I once visited a small Texas town and attended an art opening by a local painter. It was a particularly fine turnout for such a tiny town but there was something strange about the scene.
There were people of all ages, young hipsters to senior citizens, with a few kids running around, too. But still, something was off.
The various conversations were lively and creating a buzz, with an atmosphere that was friendly but something kept niggling at my subconscious.
And then it hit me - no one had their cell phones out. People were talking to one another, face-to-face, fully engaged – and no one was constantly checking their phone.
Is it Possible?
In my town most people I know constantly have their phones in hand or on the table when seated.

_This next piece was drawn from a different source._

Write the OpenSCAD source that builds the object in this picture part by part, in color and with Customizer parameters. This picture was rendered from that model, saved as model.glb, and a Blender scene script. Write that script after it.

I've grown so used to seeing people listen with half a mind to the conversation at hand; thumbing a text or searching the Web while spending “quality” time with someone right in front of them.
I don't want to get all Andy Rooney about this but what's happening to us? Are we really that busy? That important?
Cell Phones Aren't the Problem.
I mean I do love the latest and coolest technology. Do you actually remember our lives before such wonders? Ever have your car break down and no ability to call someone?
Remember driving and getting lost before those gorgeous built-in GPS's? We live in a remarkable time and are incredibly lucky to have all this helpful and fun technology.
The phones are not the problem by any stretch of the imagination. But at what point did we stop being able to simply sit and talk to one another? It's not the phone's fault, it's just a thing and an awesome one at that.
To have such a wealth of technology in such a tiny space and the whole world at your fingertips is really remarkable and heady.
But isn't there something we can do where we can just take a breath, turn it off for a bit and just “be?”
Then after a solidly focused conversation with a friend we can fire up our more constant companion and unwrap the gift of texts and emails like a sweet long-distance hello.
We have the technology to do awe-inspiring things but do we have the willpower to occasionally take a breather? I don't know. It takes concentrated effort on my part, that's for sure. How about you?